The term “companion” makes a welcome return, its first appearance in a script since Holmes’ “The Talons of Weng-Chiang.” If contemporary fandom was using the phrase in the late-70s, the writers, Holmes excepted, seem not to have noticed. As is often the case, though, this term for those who travel with the Doctor gets used in a most menacing fashion:

Collector: Also, bulletin information that the Doctor’s companion is to be publicly executed for her crimes against the Company.

Being a companion is nice work if you can get it, perhaps, but the benefits leave something to be desired…

K-9, peering from the TARDIS door

Lest anyone forget the tin interloper introduced in “The Invisible Enemy,” K-9 actually plays a role in “The Sun Makers,” zapping Company guards with a full power pack through four episodes. The fight scenes involve large numbers of foes, for the most part, so K-9’s bolsters the revolutionaries’ firepower but does not turn the tide; K-9 is not a canis ex machina, as it were. Leela, at least, stops to ask K-9 if it has charged batteries before sending it into battle, and stairs continue to befuddle it like many a Dalek before it. Indeed, deftly weaving K-9 into the plot without cheapening either the fight scenes might well serve as Holmes’ greatest achievement with this script.
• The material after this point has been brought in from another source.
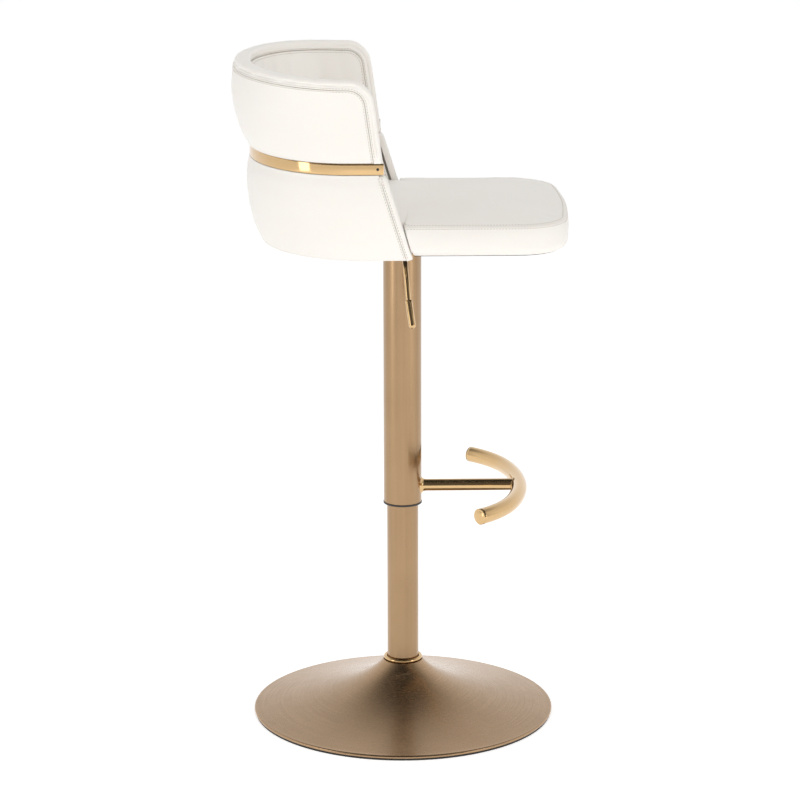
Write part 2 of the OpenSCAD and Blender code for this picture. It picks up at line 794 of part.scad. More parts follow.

The Fourth Doctor, saying goodbye to the liberated workers of Pluto

There’s a place for humor in Doctor Who. Overtly satirical pieces such as “The Sun Makers,” however, feel at odds with the series’ essentially serious underpinnings. We’ve had interstellar bumpkins before (“The Space Pirates,” “Carnival of Monsters“) and inadvertently campy thought-pieces (“The Celestial Toymaker,” “The Mind Robber“), but never before a story that essentially stripped the story of any tension by making the antagonists into buffoons. Given the doom-and-gloom intensity of the rest of Season Fifteen, the levity comes across as a nice change of pace, perhaps, but in isolation, “The Sun Makers” just feels wrong, despite the keen direction and efforts at world building. One should laugh with both the Doctor and Doctor Who, not at them.